=== Stated exercise ===
Exactly the lines between the line containing "Model this object" and the line containing "from FreeCAD import", together with those two lines, are to be output.

begin Information supplied

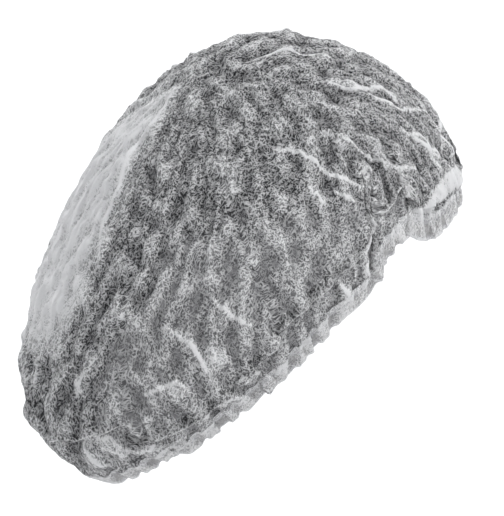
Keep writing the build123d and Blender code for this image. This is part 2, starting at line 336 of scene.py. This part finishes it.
def relax(x, smooth, normal, rest_c, rest_m, rest_d, limit, hold, steps, bend, pin_top):
    """Moves a compressed sheet to its own lengths: it buckles into folds that
    stay within limit of the smooth form."""
    rows = x.shape[0]
    for step in range(steps):
        # round the rim
        c = pull(x[:, 0::2], x[:, 1::2], rest_c[:, 0::2], 0.9, 0.6)
        x[:, 0::2] += c
        x[:, 1::2] -= c
        nxt = np.roll(x[:, 0::2], -1, 1)
        c = pull(x[:, 1::2], nxt, rest_c[:, 1::2], 0.9, 0.6)
        x[:, 1::2] += c
        x[:, 0::2] -= np.roll(c, 1, 1)
        # up the sheet
        for first in (0, 1):
            a, b = x[first:rows - 1:2], x[first + 1:rows:2]
            c = pull(a, b, rest_m[first::2][:len(b)], 0.9, 0.6)
            a += c
            b -= c
        # both diagonals
        for first in (0, 1):
            for way in (1, -1):
                a = x[first:rows - 1:2]
                b = np.roll(x[first + 1:rows:2], -way, 1)
                c = pull(a, b, rest_d[first::2][:len(b)], 0.35, 0.25)
                a += c
                x[first + 1:rows:2] -= np.roll(c, way, 1)
        # bending
        curl = np.roll(x, 1, 1) + np.roll(x, -1, 1) - 2 * x
        x -= bend / 16 * (np.roll(curl, 1, 1) + np.roll(curl, -1, 1) - 2 * curl)
        curl = x[2:] + x[:-2] - 2 * x[1:-1]
        x[2:-2] -= bend / 16 * (curl[2:] + curl[:-2] - 2 * curl[1:-1])
        # near the smooth form
        off = x - smooth
        out = (off * normal).sum(-1)
        keep = np.clip(out, -limit, limit) - out
        x += normal * keep[..., None] - hold[:, None, None] * off
        x[pin_top:] = smooth[pin_top:]
    return x


def ripples(points, waves, seed, count=220):
    """An even, isotropic pattern of waves over the form, of the wavelengths
    given as (shortest, longest) in mm."""
    rng = np.random.default_rng(seed)
    k = unit(rng.standard_normal((count, 3))) * (2 * np.pi / rng.uniform(waves[0], waves[1], (count, 1)))
    phase = rng.uniform(0, 2 * np.pi, count)
    out = np.zeros(points.shape[:-1], np.float32)
    flat_points = points.reshape(-1, 3).astype(np.float32)
    total = np.zeros(len(flat_points), np.float32)
    for i in range(count):
        total += np.cos(flat_points @ k[i].astype(np.float32) + np.float32(phase[i]))
    out[...] = total.reshape(out.shape)
    return out / out.std()


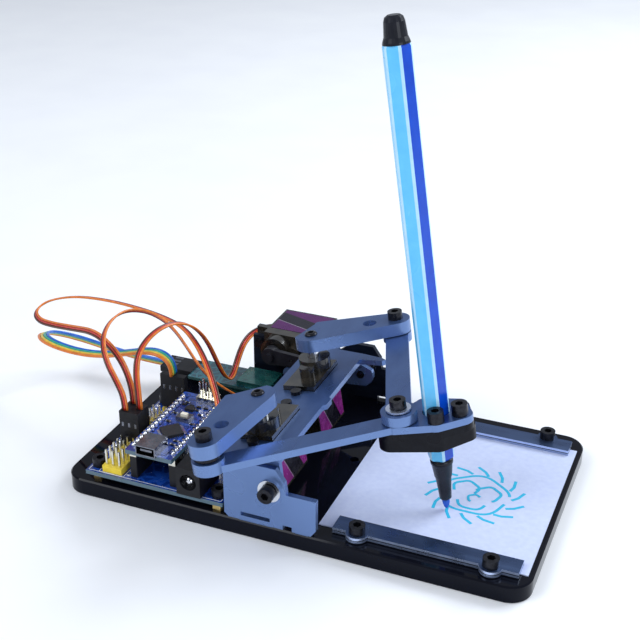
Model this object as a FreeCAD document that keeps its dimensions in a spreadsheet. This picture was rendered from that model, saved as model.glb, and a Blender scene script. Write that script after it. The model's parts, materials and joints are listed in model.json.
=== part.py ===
"""Five-bar SCARA drawing robot on a desk base, in millimetres.

Frame: X along the base (electronics at -X, drawing card at +X), Y away from the front edge, Z up.
The origin is the centre of the base's underside. The tilting carriage and everything on it is drawn
in its own level frame, whose origin is the hinge line, and is then placed at the rest tilt.
"""
import FreeCAD, Part
import math
import os
import re
from FreeCAD import Placement, Rotation, Vector

# ---------------------------------------------------------------- driving dimensions
SIZES = {
    "base_length": 168.5, "base_width": 96.0, "base_thick": 6.0, "base_corner": 8.0,
    "card_length": 71.0, "card_width": 78.0, "card_thick": 0.4, "card_left": 11.5, "card_front": -40.3,
    "clamp_length": 62.7, "clamp_width": 7.2, "clamp_thick": 2.0, "clamp_left": 17.3,
    "clamp_screw_left": 25.8, "clamp_screw_pitch": 45.0, "clamp_screw_reach": 41.0, "clamp_ear": 3.8,
    "screw_head": 2.75, "screw_head_high": 3.0, "screw_shank": 1.45, "screw_bore": 1.5,
    "socket_flat": 1.25, "socket_deep": 1.6,
    "carrier_length": 53.5, "carrier_width": 57.0, "board_thick": 1.6,
    "carrier_left": -74.0, "carrier_front": -48.0, "carrier_bottom": 9.25, "carrier_screw_inset": 3.0,
    "pin_pitch": 2.54, "pin_side": 0.64, "controller_rows": 15.24, "controller_left_row": -55.7,
    "controller_front_pin": -44.4, "controller_length": 43.2, "controller_wide": 18.0,
    "socket_high": 8.5, "header_high": 2.54, "jack_left": -37.5, "jack_wide": 9.0, "jack_deep": 14.0,
    "jack_high": 10.6, "usb_left": -52.1, "usb_wide": 7.6, "usb_long": 8.9, "usb_high": 3.8,
    "signal_left_pin": -66.6, "signal_front_pin": -45.4,
    "plug_long": 14.0, "plug_thick": 2.5, "servo_plug_front": -32.3,
    "radio_left": -73.6, "radio_length": 36.9, "radio_front": 27.0, "radio_width": 15.0,
    "radio_bottom": 9.0, "radio_thick": 1.2,
    "lead_diameter": 2.6, "ribbon_diameter": 4.8,
    "plate_thick": 2.0, "side_plate_outer": 47.6, "pivot_along": -3.0, "pivot_high": 20.5,
    "bearing_outer": 3.5, "bearing_flange": 4.05, "bearing_lip": 0.8, "bearing_seat": 3.55,
    "rest_tilt": 8.6,
    "deck_top": 10.5, "deck_left": -20.5, "deck_right": 3.9, "deck_front": -45.2, "deck_rear": 39.6,
    "ear_along": -30.0, "ear_high": 0.0, "ear_round": 2.3, "ear_front": 35.3,
    "window_length": 23.2, "window_width": 12.6,
    "servo_line": -9.5, "near_shaft": -27.7, "far_shaft": 19.0,
    "case_length": 22.8, "case_width": 12.2, "case_bottom": -19.0, "lid_top": -14.4, "case_top": 1.2,
    "cover_top": 3.7, "flange_length": 32.3, "flange_thick": 2.5, "flange_hole": 13.85,
    "shaft_offset": 5.2, "turret_round": 5.9, "turret_top": 8.0, "small_turret": 2.9,
    "case_wall": 1.0, "spline_round": 2.4, "turret_bore": 2.5, "mount_screw": 1.0, "mount_hole": 1.1,
    "lift_shaft_along": -40.8, "lift_shaft_high": 21.5,
    "horn_low": 10.4, "horn_top": 12.2, "horn_hub": 3.6, "horn_reach": 20.0,
    "arm_length": 32.2, "forearm_length": 63.4, "arm_thick": 4.8, "near_arm_top": 24.9,
    "far_arm_top": 25.3, "arm_hole_reach": 22.3, "arm_hole": 2.6, "arm_end": 5.4,
    "forearm_far_top": 20.1, "forearm_far_thick": 3.4, "forearm_far_half": 4.2, "forearm_far_tip": 6.0,
    "forearm_near_top": 16.35, "forearm_near_thick": 2.45, "forearm_near_half": 4.1, "elbow_boss_top": 18.1,
    "centre_clear": 2.9, "pen_along": 49.0, "pen_across": -16.0, "pen_flats": 7.9, "pen_bore": 4.65,
    "barrel_low": -1.0, "barrel_high": 136.5, "plug_high": 144.7, "plug_round": 3.3,
    "nose_low": -17.0, "nib_low": -20.9, "nib_round": 1.4, "block_low": 6.5, "holder_low": 11.4,
}
NEAR_ARM_ANGLE = -96.8
FAR_ARM_ANGLE = 32.0

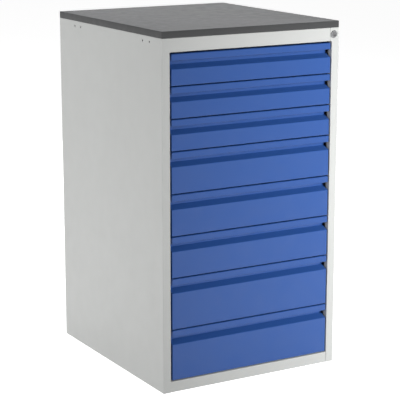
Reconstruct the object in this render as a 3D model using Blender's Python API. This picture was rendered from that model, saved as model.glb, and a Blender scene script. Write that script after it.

end Information supplied

=== Written solution ===
Model this object as a FreeCAD document that keeps its dimensions in a spreadsheet. This picture was rendered from that model, saved as model.glb, and a Blender scene script. Write that script after it. The model's parts, materials and joints are listed in model.json.
=== part.py ===
"""Five-bar SCARA drawing robot on a desk base, in millimetres.

Frame: X along the base (electronics at -X, drawing card at +X), Y away from the front edge, Z up.
The origin is the centre of the base's underside. The tilting carriage and everything on it is drawn
in its own level frame, whose origin is the hinge line, and is then placed at the rest tilt.
"""
import FreeCAD, Part
import math
import os
import re
from FreeCAD import Placement, Rotation, Vector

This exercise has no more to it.